Hawaii Right to Try Legislation Receives Bipartisan Support
by Dustin Siggins, Heartland Institute, February 28, 2016
Hawaii may become the 25th state to adopt a “right to try” law, legislation that would enable medicine and medical device manufacturers to offer eligible terminally ill patients “investigational drugs” and “experimental treatments” the U.S. Food and Drug Administration (FDA) has not fully approved.
Although neither bill would override federal agency rules, House Bill 1013 and Senate Bill 2181 would create a path under state law for terminally ill patients to try drugs and devices that have passed one round of FDA testing.
Five Democrats in each chamber are sponsoring the legislation, for which at least one Republican in each house has voted in committee, though the bills are not identical. HB 1013, referred to the House Judiciary Committee on February 18, resembles an active Maryland right to try bill that defines an “eligible patient” as a person with documentation proving he or she has received a terminal diagnosis and a physician’s recommendation to try experimental treatment, consented to the new treatment, and has already considered all treatment options currently approved by FDA.
The Senate version, referred to the Senate Judiciary and Labor committee on February 11, defines an eligible patient as one who meets the above criteria and has “been unable to participate in a clinical trial within one hundred miles of the patient’s home address” or one who has “not been accepted to the clinical trial within one week” of completing the application process.
Payments and Penalties
Keli’i Akina, president and CEO of the Grassroot Institute of Hawaii, says state lawmakers are taking care to specify who would be obligated to pay for experimental treatments under the right to try legislation and whether doctors and drug developers would be liable if treatment fails.
“The Hawaii [bill] is still a work in progress, and both committees that have passed it have attempted to refine some of the definitions involved, especially in regards to who qualifies as an eligible patient and what constitutes informed consent,” Akina said. “The current incarnation of the bill in the Hawaii legislature is careful to specify that health plans, insurers, and government agencies are not responsible for paying for treatment. There are also efforts to clearly limit the manufacturer’s and doctor’s liability under the law when a patient chooses to pursue experimental treatment.”
The current FDA approval system penalizes drug developers when their products fail to cure terminal illnesses, creating a disincentive for them to offer their drugs outside of FDA’s strict compassionate-use process, says Christina Sandefur, executive vice president at the Goldwater Institute.
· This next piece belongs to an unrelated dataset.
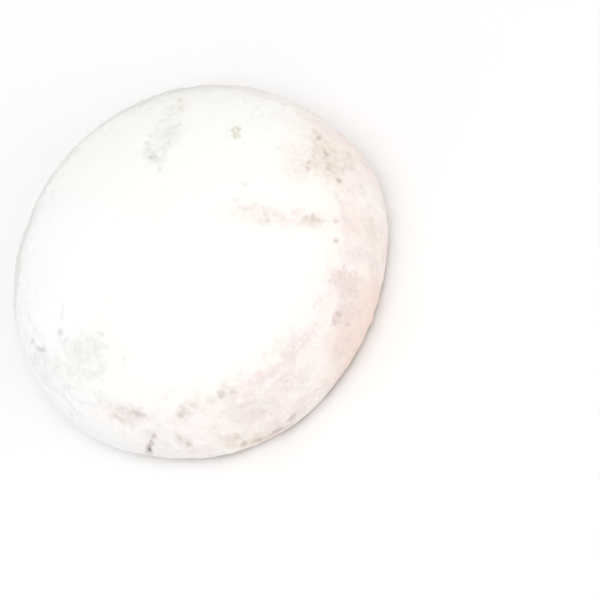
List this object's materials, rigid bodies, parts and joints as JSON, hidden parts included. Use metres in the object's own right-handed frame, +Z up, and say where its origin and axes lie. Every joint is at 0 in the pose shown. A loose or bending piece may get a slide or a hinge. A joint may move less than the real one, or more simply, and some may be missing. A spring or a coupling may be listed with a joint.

“The biggest fear among drug makers is that participation in compassionate use could endanger clinical trials that typically go on for more than a decade and cost in excess of $1 billion,” Sandefur said. “If the already terminal patient dies after taking the treatment—which can happen; the patient is terminal and the treatment is a long shot—that counts against the drug in clinical trials, and the FDA can and has suspended clinical trials because of the death of a patient in a compassionate-use case.”
No Time to Lose
Right to try laws are designed to accelerate the process by which terminally ill patients can try treatments restricted by FDA. Sandefur says the federal agency’s approval process can take more than a decade.
“Millions of Americans are dying this year from terminal illnesses for which there are treatments and cures,” Sandefur said. “The problem is that the FDA has a very archaic process for approving treatments for people with life-threatening diseases. The FDA’s process is designed to help people 15 years from now, not today. You don’t walk around with a 15-year-old phone in your pocket, and when your life is on the line, you shouldn’t be forced to settle for 15-year-old treatments.”
Sandefur says former San Diego State University professor David Huntly might have beaten his terminal illness had FDA’s drug-approval process not been so slow.
“Two years ago, a man named David Huntley was diagnosed with Lou Gehrig’s disease,” Sandefur said. “He was an ironman athlete, a professor, and a father, and he wasn’t about to go down without a fight. In 2015 he testified, ‘Without any treatment, I will pass in six to nine months. How is keeping me from investigational treatments saving my life? … At the very least, it gives me something to fight back against this horrendous disease.’ Dr. Huntley never got access to the treatment he sought, and he passed on a few months ago.”
‘Gut-Level Sense of Freedom’
Akina says because many in Hawaii have a “strong sense of dependence on the federal government,” right to try laws have yet to gain broad-based support, but the Hawaii bills have potential to unite people across party lines.
“Right to try laws appeal to a gut-level sense of freedom and individual rights, regardless of what the prevailing political makeup of that state may be,” Akina said. “The idea that the federal government can prevent someone fighting a terminal diagnosis from trying anything and everything to survive goes against our fundamental notions of individual liberty and compassion. That’s what makes this one of the issues that can unite people from across the political spectrum.”